A plate carrier is not just a storage platform. It is part of your protective system. If it fits poorly, you will feel it immediately when running, kneeling, climbing, driving, or working around corners.

A carrier that is too big tends to sag, shift, and print awkwardly under movement. It can also block access to your duty belt, interfere with seated posture, and create hot spots across the shoulders and lower back. A carrier that is too small may not stabilize the plate properly or may leave too much exposed area around the vitals.

The right fit should feel secure and high on the torso. The front and rear plates should align in height. The cummerbund should stabilize the load without restricting breathing. Shoulder straps should support the carrier without making the front plate ride too low.

Mobility versus coverage is always a trade-off

This is where mission use comes in. Patrol, active threat response, private security, training, and range use do not always demand the same setup. A larger plate gives more coverage, but it adds weight and can slow movement. A smaller plate is easier to live with for long wear, but only if it still protects the right area.
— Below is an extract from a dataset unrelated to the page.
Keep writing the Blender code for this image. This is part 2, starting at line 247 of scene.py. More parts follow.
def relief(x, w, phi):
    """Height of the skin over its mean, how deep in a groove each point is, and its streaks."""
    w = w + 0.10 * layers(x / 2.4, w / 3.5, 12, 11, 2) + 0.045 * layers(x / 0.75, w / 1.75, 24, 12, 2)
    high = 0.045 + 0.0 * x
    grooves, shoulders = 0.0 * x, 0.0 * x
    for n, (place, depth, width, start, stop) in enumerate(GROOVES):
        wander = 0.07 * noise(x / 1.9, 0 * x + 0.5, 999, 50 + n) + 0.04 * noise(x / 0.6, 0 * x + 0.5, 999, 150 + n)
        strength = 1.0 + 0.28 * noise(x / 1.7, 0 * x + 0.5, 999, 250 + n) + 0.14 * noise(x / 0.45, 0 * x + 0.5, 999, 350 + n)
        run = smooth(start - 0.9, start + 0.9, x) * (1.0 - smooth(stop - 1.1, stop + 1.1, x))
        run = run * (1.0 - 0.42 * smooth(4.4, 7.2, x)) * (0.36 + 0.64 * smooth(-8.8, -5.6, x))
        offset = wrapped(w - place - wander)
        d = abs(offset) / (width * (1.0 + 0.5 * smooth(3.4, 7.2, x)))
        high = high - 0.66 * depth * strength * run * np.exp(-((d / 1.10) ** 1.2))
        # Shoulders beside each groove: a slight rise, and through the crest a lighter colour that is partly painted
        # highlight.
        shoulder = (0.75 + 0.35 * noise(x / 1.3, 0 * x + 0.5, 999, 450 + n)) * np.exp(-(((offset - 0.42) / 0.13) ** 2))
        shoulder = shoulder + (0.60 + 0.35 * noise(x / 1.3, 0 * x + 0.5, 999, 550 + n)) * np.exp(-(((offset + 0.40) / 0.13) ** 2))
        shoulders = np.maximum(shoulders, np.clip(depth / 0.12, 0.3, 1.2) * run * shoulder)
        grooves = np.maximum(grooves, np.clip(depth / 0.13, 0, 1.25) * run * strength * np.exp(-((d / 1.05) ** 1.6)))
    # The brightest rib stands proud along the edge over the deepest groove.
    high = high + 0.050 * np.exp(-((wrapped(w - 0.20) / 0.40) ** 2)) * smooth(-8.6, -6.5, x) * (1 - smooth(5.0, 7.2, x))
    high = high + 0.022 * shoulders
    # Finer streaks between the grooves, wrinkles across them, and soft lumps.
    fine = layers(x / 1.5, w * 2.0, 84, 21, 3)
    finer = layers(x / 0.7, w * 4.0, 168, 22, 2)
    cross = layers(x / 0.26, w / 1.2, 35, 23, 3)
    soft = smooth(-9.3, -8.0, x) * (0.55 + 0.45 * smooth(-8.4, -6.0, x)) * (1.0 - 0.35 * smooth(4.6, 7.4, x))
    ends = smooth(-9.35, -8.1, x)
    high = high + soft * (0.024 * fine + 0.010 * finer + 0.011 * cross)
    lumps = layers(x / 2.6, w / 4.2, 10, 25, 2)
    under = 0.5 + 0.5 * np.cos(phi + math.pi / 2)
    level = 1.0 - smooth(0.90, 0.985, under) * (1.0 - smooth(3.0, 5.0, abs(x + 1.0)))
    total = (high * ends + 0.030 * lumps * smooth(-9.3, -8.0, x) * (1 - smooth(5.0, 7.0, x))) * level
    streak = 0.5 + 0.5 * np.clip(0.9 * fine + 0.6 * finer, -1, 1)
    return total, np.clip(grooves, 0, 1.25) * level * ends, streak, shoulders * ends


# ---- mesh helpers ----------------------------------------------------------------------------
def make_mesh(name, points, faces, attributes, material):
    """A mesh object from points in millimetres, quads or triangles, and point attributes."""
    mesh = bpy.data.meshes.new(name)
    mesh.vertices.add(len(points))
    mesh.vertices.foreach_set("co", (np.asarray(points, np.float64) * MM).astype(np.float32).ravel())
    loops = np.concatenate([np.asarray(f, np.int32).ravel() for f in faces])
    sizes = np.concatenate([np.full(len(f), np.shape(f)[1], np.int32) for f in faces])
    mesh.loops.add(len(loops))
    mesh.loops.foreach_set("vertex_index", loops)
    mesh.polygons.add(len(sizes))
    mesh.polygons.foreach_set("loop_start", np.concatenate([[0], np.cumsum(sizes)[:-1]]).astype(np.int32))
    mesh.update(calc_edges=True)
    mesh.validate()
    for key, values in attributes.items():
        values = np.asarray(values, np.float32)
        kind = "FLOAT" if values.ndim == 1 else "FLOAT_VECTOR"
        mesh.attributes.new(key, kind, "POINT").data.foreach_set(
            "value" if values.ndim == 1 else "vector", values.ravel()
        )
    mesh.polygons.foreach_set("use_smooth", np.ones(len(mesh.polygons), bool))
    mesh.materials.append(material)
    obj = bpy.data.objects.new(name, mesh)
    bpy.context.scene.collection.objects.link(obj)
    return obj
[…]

For law enforcement and security professionals working around vehicles, door frames, and confined spaces, excessive bulk becomes a real problem fast. For static perimeter work or situations where movement is less dynamic, some users may accept a little more size. There is no universal best plate. There is only the best plate for your body and your operational use.

What size plate carrier do I need if I wear soft armor already?

If you are layering over concealable or duty soft armor, fit gets more complicated. The extra bulk from soft armor can affect carrier ride height, cummerbund tension, and shoulder adjustment. In that case, your plate size may stay the same, but your carrier setup needs enough adjustment range to fit over the armor comfortably.

That does not mean oversizing the carrier blindly. It means checking the manufacturer’s adjustment range and intended use. Some carriers are built for low-profile wear. Others are meant to go over external armor or duty uniforms with more equipment underneath.

If you are buying for multi-role use, make sure the carrier can be adjusted for both slick and loaded configurations. A carrier that fits perfectly over a T-shirt may feel too tight over a patrol uniform or outer vest.

Common sizing mistakes to avoid

The biggest mistake is choosing the largest plate you can physically fit into. Bigger is not automatically better. Once a plate starts restricting your draw stroke, shoulder weld, or seated posture, you are giving up performance where it counts.

The next mistake is wearing the carrier too low. Even the correct size plate fails to provide the intended protection if it sits down on the stomach. The top of the front plate should ride high enough to protect upper chest structures.

Another common problem is mixing incompatible plate and carrier dimensions. Not every medium carrier fits every medium-ish plate, and not every 10x12 carrier handles thick multi-curve plates the same way. Check the cut, thickness, and manufacturer fit notes before you buy.

A practical way to choose the right size

If you want the most reliable process, determine your vital coverage area first, identify the plate size that fits inside it, and then buy a carrier built specifically for that plate. After that, look at your duty use. If you spend hours in a vehicle, train frequently with a carbine, or need fast access to belt-mounted gear, lean toward the size that gives correct coverage with the least excess bulk.

If you are between sizes, resist the urge to size up unless the smaller option clearly leaves critical areas exposed. A well-fitted medium setup usually outperforms an oversized large setup in the real world.

For buyers outfitting themselves or their team, this is where specialized support matters. An authorized dealer like AE Tactical can help match carrier dimensions, plate compatibility, and intended use so you do not end up with a setup that looks good on paper but works poorly on duty.

The right plate carrier size should feel secure, ride high, and let you move like you still have a job to do. If you can breathe, shoulder your rifle, sit in a vehicle, and keep your vitals covered, you are on the right track.